» SUPPLIED RECORDS:
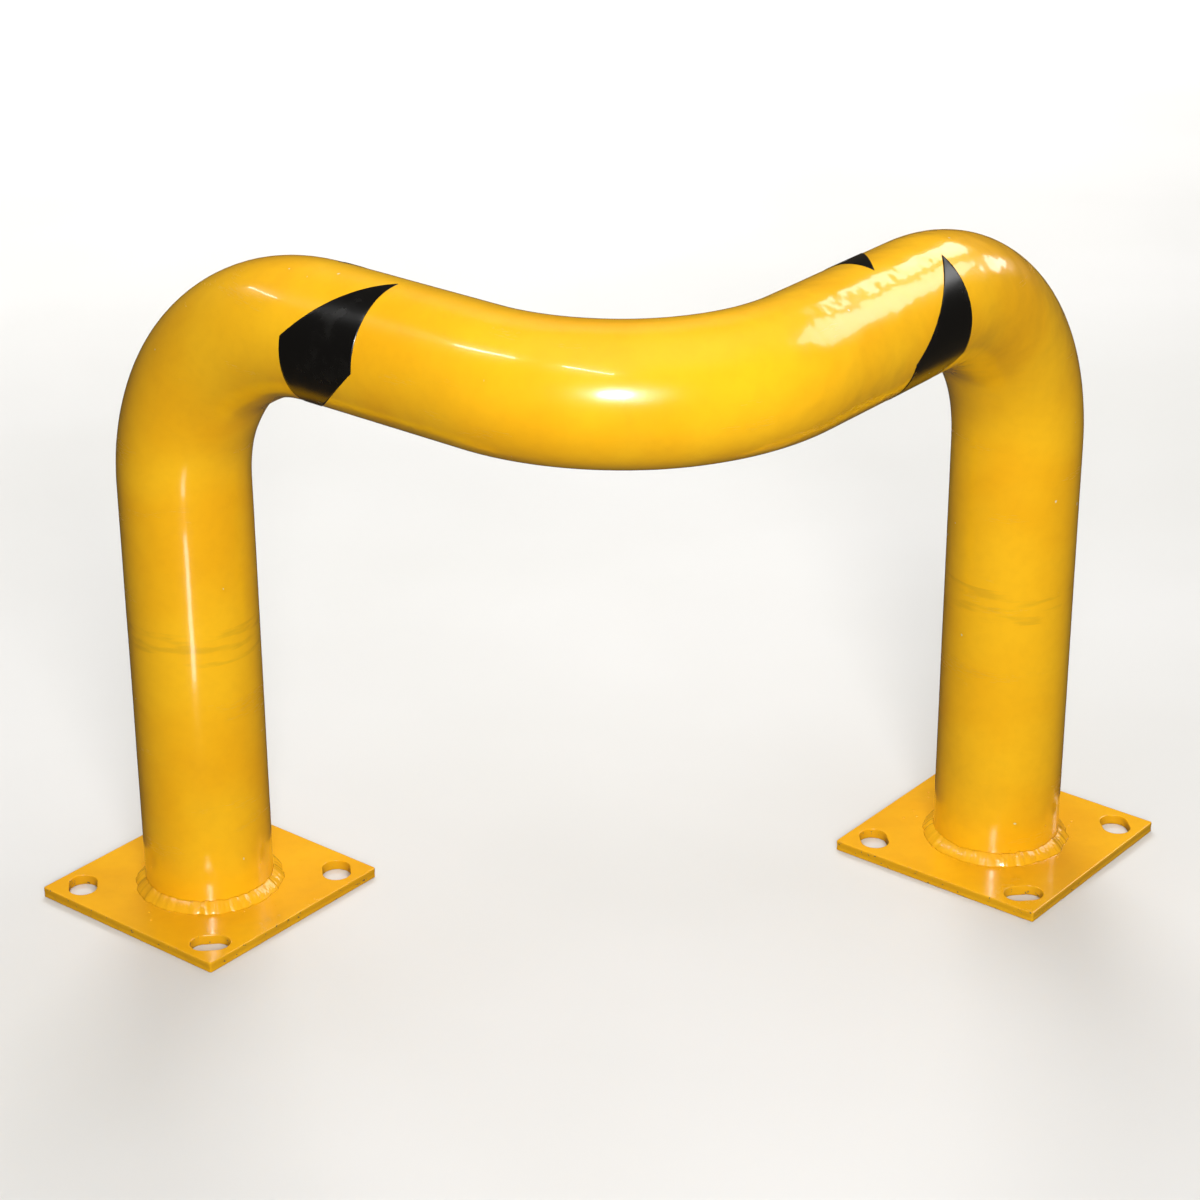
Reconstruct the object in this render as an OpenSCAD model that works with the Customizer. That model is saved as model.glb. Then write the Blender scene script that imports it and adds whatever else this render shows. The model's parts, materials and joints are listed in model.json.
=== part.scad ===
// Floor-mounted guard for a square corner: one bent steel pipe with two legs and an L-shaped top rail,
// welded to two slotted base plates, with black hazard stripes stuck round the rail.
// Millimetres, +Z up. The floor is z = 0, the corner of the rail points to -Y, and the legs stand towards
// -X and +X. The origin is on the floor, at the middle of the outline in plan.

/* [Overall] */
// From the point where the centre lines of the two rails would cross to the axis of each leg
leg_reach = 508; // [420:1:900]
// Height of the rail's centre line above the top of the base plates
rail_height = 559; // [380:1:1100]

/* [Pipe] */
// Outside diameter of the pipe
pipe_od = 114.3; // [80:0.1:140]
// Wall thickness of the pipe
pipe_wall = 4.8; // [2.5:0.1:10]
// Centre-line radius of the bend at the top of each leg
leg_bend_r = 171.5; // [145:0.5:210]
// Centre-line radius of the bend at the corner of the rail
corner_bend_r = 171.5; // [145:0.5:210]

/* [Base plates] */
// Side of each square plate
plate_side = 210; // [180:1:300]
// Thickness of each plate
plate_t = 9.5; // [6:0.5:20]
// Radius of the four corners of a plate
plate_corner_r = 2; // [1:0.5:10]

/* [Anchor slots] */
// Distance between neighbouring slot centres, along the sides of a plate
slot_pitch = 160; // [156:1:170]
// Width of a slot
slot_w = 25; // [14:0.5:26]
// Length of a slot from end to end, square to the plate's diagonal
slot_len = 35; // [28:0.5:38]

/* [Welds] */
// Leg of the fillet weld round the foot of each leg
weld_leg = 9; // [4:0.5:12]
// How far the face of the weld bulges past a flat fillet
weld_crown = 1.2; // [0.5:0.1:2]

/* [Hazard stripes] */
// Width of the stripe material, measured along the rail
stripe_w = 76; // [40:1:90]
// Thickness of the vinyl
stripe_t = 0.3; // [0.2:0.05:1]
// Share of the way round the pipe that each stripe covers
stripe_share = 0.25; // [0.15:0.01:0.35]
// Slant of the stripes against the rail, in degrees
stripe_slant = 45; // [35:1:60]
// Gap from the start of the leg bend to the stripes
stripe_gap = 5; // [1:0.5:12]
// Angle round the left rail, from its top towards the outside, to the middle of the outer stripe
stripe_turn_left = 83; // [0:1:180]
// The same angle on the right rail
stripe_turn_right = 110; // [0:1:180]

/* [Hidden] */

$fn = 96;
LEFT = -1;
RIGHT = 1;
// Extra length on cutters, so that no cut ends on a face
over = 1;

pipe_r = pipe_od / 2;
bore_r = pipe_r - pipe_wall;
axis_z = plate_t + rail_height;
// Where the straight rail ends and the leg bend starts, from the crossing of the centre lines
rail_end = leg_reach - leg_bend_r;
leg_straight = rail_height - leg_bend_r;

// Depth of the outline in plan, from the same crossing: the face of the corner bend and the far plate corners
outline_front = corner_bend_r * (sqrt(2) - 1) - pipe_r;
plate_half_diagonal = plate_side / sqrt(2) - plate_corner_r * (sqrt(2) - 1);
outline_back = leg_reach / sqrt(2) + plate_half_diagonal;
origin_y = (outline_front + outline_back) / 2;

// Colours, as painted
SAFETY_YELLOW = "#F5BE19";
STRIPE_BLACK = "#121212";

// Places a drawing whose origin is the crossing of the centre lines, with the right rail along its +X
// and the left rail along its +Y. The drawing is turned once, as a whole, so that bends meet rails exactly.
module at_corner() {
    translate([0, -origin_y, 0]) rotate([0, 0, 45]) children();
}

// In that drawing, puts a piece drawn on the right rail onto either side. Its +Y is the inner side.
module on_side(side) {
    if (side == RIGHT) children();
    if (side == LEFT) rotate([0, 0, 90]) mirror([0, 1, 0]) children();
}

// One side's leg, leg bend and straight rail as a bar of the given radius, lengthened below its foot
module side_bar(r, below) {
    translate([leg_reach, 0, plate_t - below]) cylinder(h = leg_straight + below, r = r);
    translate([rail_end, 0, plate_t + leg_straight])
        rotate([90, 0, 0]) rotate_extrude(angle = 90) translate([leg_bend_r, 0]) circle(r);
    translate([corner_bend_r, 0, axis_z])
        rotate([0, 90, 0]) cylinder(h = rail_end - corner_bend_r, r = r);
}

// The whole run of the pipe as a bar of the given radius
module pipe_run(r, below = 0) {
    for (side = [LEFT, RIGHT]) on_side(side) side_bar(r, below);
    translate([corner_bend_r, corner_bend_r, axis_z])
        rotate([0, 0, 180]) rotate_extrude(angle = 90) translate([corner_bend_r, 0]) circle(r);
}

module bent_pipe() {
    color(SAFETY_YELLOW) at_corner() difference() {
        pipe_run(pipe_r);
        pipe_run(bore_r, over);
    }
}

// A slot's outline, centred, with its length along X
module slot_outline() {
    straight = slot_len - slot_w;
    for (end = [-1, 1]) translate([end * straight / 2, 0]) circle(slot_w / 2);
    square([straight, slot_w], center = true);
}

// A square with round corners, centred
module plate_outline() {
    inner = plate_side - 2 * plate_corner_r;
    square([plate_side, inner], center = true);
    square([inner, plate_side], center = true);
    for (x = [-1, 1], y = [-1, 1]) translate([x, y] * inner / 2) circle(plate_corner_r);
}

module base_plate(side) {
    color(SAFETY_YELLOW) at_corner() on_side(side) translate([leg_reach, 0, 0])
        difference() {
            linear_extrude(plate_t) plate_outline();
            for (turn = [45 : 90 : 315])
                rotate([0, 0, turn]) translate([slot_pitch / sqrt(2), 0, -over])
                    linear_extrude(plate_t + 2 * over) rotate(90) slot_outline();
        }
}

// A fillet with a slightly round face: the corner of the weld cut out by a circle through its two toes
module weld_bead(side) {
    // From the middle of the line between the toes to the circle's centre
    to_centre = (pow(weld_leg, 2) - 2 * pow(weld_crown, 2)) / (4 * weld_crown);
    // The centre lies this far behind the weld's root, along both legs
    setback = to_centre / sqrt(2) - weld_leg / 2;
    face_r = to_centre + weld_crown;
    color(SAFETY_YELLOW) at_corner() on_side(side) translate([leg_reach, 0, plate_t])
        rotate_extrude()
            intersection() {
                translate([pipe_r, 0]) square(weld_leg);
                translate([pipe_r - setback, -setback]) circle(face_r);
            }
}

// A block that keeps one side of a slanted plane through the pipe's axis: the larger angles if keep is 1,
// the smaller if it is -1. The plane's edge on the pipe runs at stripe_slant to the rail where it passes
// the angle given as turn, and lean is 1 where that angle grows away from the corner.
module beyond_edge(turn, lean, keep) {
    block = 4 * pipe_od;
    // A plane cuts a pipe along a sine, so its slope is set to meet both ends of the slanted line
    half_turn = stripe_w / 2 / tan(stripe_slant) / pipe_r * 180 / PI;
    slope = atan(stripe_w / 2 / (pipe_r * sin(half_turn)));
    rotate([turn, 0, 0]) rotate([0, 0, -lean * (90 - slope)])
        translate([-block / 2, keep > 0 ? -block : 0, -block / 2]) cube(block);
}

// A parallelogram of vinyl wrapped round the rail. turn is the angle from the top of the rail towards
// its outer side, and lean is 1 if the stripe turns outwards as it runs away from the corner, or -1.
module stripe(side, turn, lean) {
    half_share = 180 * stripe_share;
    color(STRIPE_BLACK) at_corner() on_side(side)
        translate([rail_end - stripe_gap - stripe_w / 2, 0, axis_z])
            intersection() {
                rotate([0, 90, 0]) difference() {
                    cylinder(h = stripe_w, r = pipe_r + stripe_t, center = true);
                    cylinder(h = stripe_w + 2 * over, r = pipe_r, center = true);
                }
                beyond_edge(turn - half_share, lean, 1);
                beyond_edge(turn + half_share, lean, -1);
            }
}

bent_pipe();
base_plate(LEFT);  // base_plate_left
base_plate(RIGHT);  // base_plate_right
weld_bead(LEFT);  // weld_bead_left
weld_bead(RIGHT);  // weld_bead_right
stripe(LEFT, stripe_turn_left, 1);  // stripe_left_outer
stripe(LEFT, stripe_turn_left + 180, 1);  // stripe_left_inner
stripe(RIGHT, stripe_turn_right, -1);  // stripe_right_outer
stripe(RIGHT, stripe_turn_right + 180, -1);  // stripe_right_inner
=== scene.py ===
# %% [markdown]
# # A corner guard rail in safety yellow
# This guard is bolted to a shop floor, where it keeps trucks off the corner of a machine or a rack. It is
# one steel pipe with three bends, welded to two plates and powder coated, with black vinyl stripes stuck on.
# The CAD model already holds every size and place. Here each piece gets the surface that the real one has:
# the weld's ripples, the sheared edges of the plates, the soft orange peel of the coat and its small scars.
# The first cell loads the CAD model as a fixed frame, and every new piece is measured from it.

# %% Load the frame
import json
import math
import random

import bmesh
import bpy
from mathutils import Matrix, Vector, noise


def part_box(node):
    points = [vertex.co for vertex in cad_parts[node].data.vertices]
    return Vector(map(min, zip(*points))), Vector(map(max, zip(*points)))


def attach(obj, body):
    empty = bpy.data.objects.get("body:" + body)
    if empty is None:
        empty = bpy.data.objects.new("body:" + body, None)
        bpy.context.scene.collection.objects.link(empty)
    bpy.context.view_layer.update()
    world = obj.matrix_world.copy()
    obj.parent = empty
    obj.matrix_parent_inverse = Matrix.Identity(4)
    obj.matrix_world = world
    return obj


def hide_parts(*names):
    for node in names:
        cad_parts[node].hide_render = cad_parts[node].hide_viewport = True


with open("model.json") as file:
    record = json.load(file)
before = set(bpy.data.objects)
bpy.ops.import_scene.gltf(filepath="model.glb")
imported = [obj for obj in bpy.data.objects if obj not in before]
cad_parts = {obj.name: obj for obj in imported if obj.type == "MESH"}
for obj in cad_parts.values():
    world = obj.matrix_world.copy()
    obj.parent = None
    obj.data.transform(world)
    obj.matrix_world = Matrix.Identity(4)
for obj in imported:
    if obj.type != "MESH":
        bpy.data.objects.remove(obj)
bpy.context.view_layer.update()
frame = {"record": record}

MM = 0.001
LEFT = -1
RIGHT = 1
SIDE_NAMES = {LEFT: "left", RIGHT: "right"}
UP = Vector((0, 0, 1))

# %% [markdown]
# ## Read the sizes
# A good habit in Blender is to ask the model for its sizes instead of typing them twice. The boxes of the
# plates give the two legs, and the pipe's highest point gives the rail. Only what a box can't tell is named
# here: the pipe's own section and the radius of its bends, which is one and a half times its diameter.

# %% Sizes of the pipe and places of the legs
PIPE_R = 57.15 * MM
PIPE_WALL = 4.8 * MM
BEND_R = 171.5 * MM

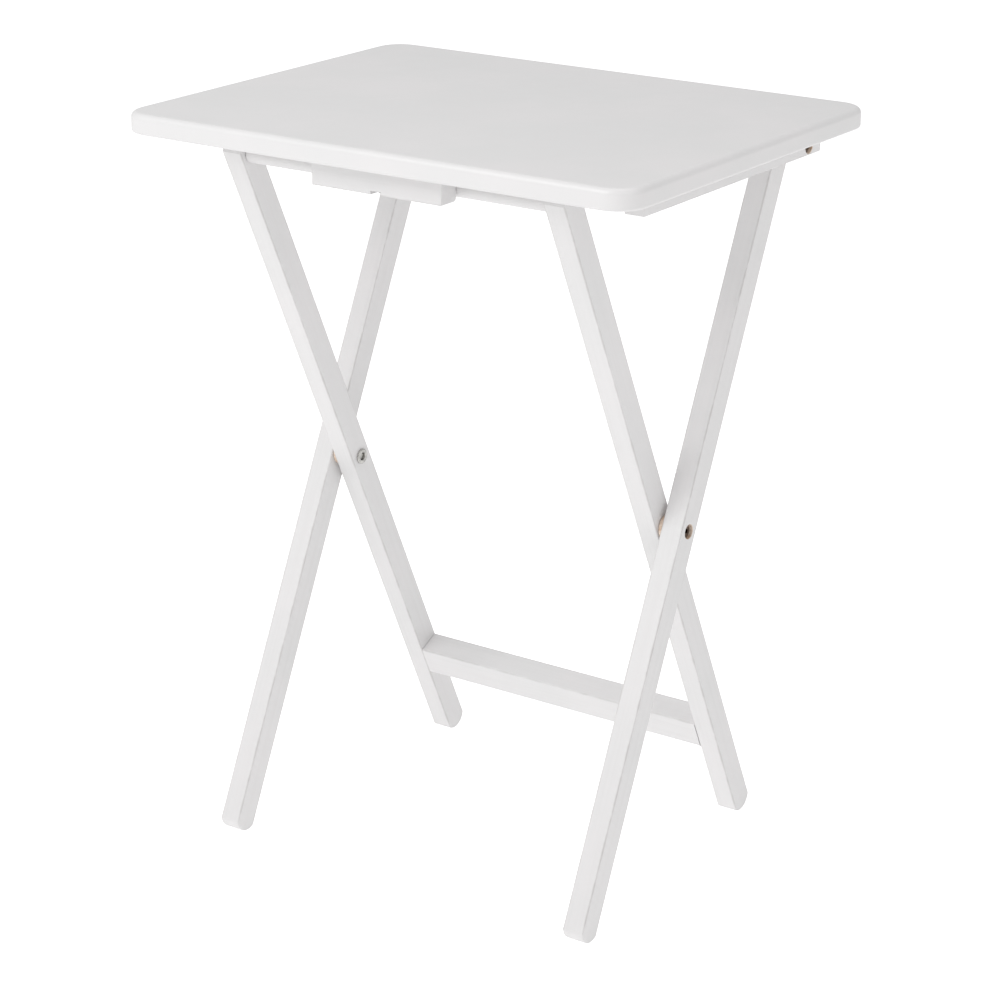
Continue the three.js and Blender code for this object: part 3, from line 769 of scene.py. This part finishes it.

» WHAT YOU NEED TO DO: Print exactly the run of lines that starts at the line with "bent_pipe();" and ends at the line with "record = json.load(file)". Leave out every other line.

» CORRECT RESPONSE:
bent_pipe();
base_plate(LEFT);  // base_plate_left
base_plate(RIGHT);  // base_plate_right
weld_bead(LEFT);  // weld_bead_left
weld_bead(RIGHT);  // weld_bead_right
stripe(LEFT, stripe_turn_left, 1);  // stripe_left_outer
stripe(LEFT, stripe_turn_left + 180, 1);  // stripe_left_inner
stripe(RIGHT, stripe_turn_right, -1);  // stripe_right_outer
stripe(RIGHT, stripe_turn_right + 180, -1);  // stripe_right_inner
=== scene.py ===
# %% [markdown]
# # A corner guard rail in safety yellow
# This guard is bolted to a shop floor, where it keeps trucks off the corner of a machine or a rack. It is
# one steel pipe with three bends, welded to two plates and powder coated, with black vinyl stripes stuck on.
# The CAD model already holds every size and place. Here each piece gets the surface that the real one has:
# the weld's ripples, the sheared edges of the plates, the soft orange peel of the coat and its small scars.
# The first cell loads the CAD model as a fixed frame, and every new piece is measured from it.

# %% Load the frame
import json
import math
import random

import bmesh
import bpy
from mathutils import Matrix, Vector, noise


def part_box(node):
    points = [vertex.co for vertex in cad_parts[node].data.vertices]
    return Vector(map(min, zip(*points))), Vector(map(max, zip(*points)))


def attach(obj, body):
    empty = bpy.data.objects.get("body:" + body)
    if empty is None:
        empty = bpy.data.objects.new("body:" + body, None)
        bpy.context.scene.collection.objects.link(empty)
    bpy.context.view_layer.update()
    world = obj.matrix_world.copy()
    obj.parent = empty
    obj.matrix_parent_inverse = Matrix.Identity(4)
    obj.matrix_world = world
    return obj


def hide_parts(*names):
    for node in names:
        cad_parts[node].hide_render = cad_parts[node].hide_viewport = True


with open("model.json") as file:
    record = json.load(file)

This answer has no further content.